Se le antiche mitologie ci trasmettono una perenne dialettica tra due forze contrapposte, la letteratura vedica propone una trinità nella quale la necessità delle due forze vitali è armonizzata da una terza energia apparentemente e forse effettivamente meno potente, ma dallo sviluppo della quale dipende la realizzazione dello scopo del nostro essere stati gettati nel mondo.
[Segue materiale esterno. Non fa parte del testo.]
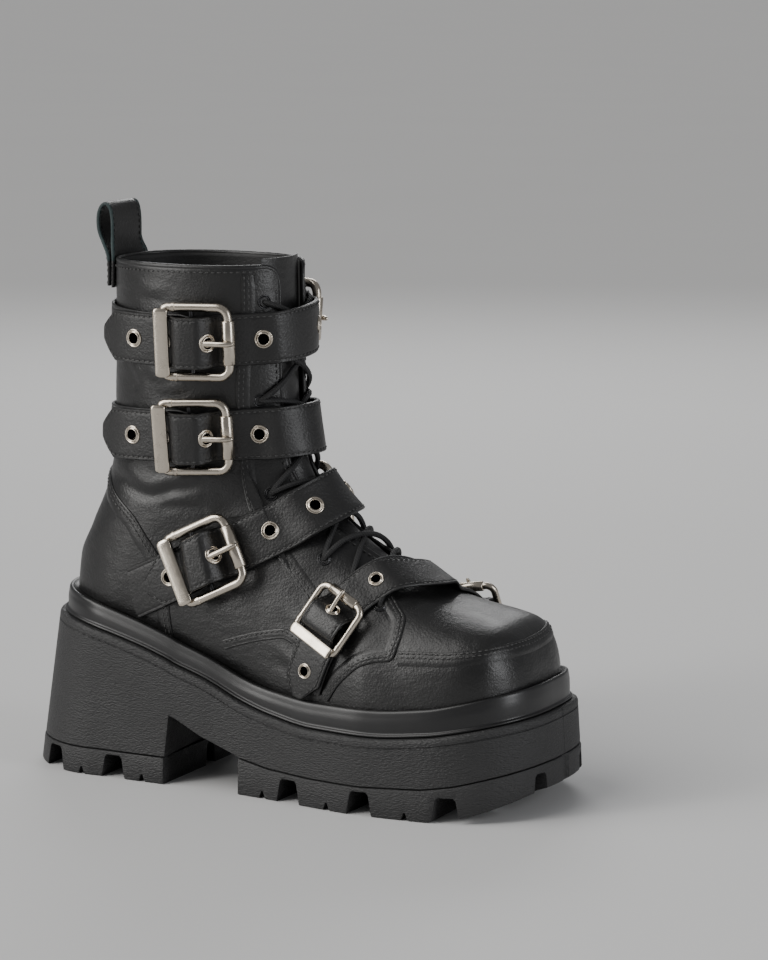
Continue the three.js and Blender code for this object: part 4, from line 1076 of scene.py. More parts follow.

Per la persona religiosa, ovvero per chi abbia una finalità ultramondana, scopo della vita è tornare al sé, a Dio, questo con la sola ragione non è possibile, ce lo ha spiegato bene Dante quando ha dovuto fare il cambio di “guida” da Virgilio a Beatrice per poter salire in paradiso. Ma la ragione è lo strumento per utilizzare le forze vitali  in modo produttivo (razionale), è attraverso la ragione che facciamo le scelte, più o meno fallaci in misura della nostra capacità. Sattva è intelletto illuminato per la parte in cui non soggiace alle spinte di rajas e tamas che invece forniscono l’energia vitale e la sua rigenerazione. Senza questo fedele operaio che è la ragione, la nostra mente sarebbe travolta dalle potenze  di molto superiori della vita e della morte.
Quando parliamo di destino, dovremmo immaginarci la contemporanea azione di queste forze, dove ogni determinazione risiede nel divenire e nella responsabilità individuale.
Culture, luoghi e tempi profondamente diversi, hanno espresso comuni intuizioni che ci risvegliano a un’etica minima generata da una realtà che continuiamo a voler ignorare nonostante l’evidenza “scientifica”: tutto è uno e noi, ognuno di noi, ne fa parte, insieme a tutto quel che nell’universo respira e non respira.
Difficile parlare di amore, impossibile aspirare allo spirito, senza oltrepassare la membrana dell’io e mio.
Sattva predispone per ri-trovarci e una volta compiuto l’aggancio al sé, l’opacità pian piano si dissolve, così, senza nulla togliere alla drammaticità dell’esistenza umana, la vita scorre con l’inarrestabile potenza del fiume che torna all’oceano.